• **Work to be completed**
Look through the material below, count the lines containing the word "from", and state only the count.

[Start]

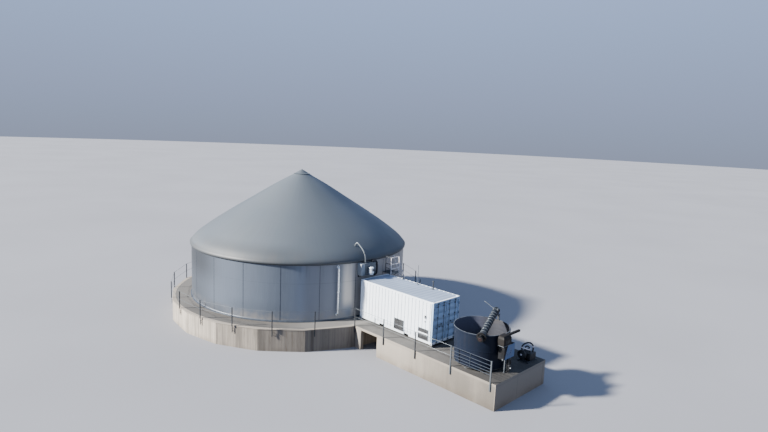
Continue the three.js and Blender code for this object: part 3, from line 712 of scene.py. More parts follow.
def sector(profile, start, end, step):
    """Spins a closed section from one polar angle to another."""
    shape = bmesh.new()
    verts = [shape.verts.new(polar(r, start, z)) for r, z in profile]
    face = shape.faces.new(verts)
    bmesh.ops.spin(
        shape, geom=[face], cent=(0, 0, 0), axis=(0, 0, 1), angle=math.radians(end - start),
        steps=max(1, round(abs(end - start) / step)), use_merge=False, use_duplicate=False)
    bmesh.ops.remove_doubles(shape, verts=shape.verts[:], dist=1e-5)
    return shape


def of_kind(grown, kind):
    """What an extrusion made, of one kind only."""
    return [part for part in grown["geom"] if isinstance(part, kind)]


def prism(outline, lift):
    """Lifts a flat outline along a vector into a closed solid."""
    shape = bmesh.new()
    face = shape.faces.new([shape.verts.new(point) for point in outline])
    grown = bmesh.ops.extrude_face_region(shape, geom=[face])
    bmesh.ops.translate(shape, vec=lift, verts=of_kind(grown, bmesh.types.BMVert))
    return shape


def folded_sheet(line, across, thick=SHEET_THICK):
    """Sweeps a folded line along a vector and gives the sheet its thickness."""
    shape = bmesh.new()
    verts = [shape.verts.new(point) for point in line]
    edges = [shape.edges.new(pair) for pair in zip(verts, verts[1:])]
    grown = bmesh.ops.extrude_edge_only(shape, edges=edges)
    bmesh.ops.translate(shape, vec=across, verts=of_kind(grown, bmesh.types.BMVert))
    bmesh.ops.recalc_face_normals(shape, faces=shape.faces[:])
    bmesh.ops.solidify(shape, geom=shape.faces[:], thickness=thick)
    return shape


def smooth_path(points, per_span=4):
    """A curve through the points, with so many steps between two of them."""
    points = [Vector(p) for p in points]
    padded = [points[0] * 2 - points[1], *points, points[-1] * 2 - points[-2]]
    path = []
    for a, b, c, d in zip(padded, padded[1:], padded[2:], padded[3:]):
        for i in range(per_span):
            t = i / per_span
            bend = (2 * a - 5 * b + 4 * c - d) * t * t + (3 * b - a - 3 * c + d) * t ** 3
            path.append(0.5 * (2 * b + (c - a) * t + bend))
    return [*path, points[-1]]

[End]

• **Complete response**
2